** Start INFORMATION GIVEN **

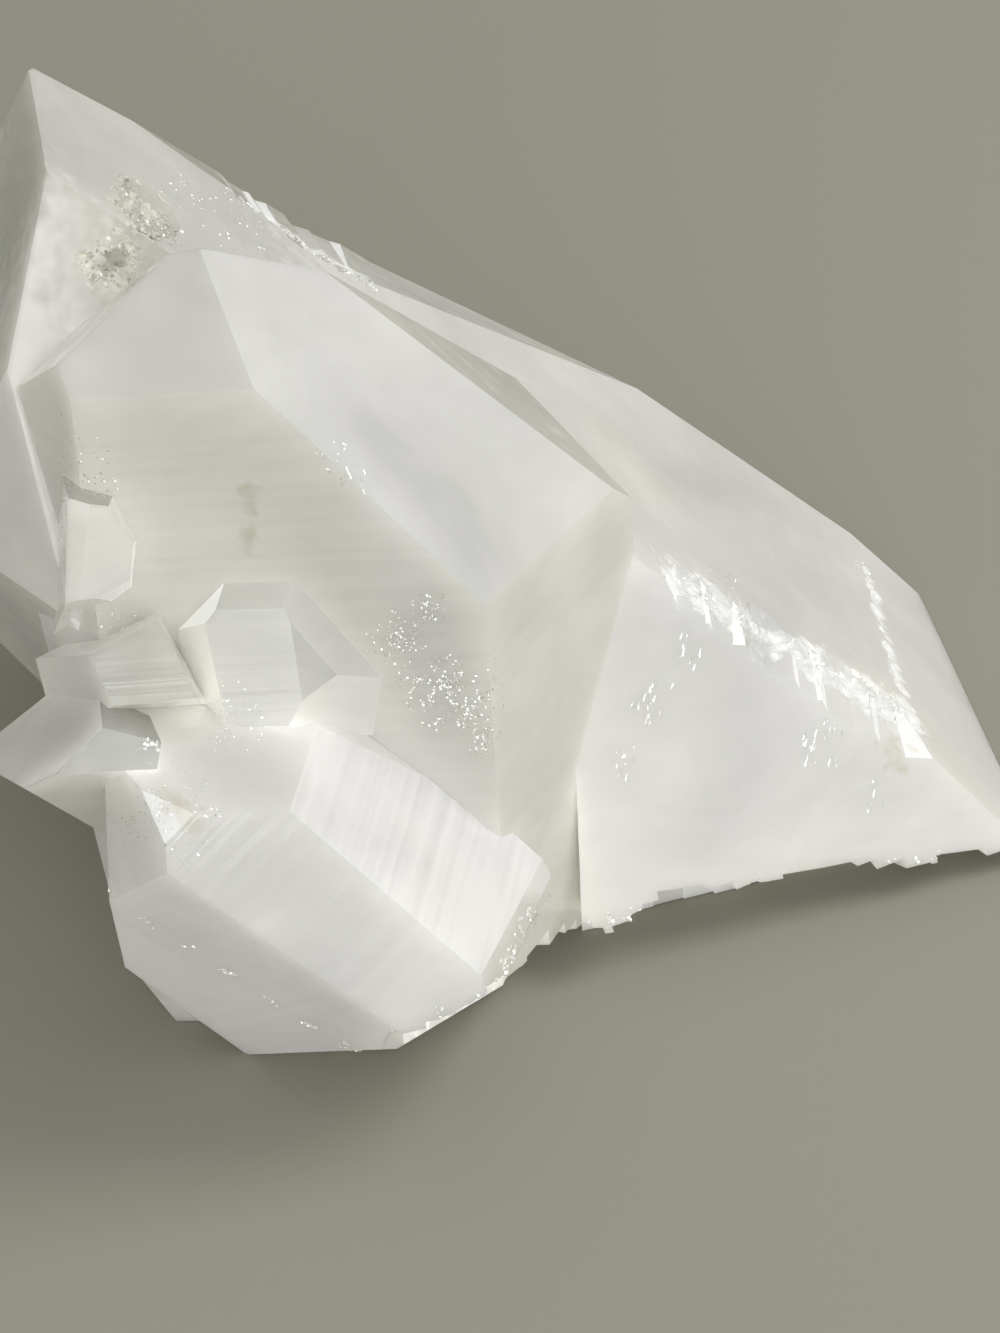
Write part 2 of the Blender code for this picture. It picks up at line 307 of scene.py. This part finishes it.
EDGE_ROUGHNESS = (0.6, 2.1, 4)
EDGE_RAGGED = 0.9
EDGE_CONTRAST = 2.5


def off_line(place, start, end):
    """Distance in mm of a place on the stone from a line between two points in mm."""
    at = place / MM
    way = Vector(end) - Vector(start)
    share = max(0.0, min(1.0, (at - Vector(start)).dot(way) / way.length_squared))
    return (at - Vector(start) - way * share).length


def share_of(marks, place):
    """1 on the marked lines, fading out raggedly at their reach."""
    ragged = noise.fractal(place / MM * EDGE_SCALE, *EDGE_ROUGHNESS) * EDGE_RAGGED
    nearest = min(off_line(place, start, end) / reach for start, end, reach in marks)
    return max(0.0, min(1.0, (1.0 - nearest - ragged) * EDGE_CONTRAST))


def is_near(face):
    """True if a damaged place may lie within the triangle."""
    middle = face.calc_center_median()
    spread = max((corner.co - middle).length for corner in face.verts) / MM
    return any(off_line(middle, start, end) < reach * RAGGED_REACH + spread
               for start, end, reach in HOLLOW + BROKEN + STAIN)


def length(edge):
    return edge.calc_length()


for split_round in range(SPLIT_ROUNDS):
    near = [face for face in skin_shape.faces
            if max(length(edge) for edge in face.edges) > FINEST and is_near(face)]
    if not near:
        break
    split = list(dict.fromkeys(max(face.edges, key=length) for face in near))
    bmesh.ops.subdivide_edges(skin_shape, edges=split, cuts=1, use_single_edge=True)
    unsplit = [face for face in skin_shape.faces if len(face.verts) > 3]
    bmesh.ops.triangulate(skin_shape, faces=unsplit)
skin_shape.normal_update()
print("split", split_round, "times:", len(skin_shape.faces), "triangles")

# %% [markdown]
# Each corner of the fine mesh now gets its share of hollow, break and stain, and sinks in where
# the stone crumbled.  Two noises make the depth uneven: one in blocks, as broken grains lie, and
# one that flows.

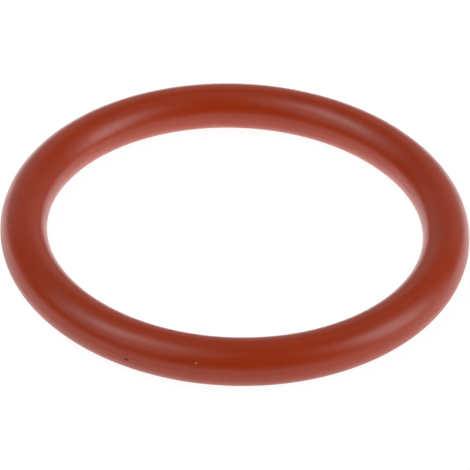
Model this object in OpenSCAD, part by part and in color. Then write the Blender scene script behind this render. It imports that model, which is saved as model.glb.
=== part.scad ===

** End INFORMATION GIVEN **

**WHAT IS BEING ASKED**: For this exercise, please retype exactly the lines in the listing from the line with "Model this object" through its last line, both ends included.

**FULL SOLUTION**:
Model this object in OpenSCAD, part by part and in color. Then write the Blender scene script behind this render. It imports that model, which is saved as model.glb.
=== part.scad ===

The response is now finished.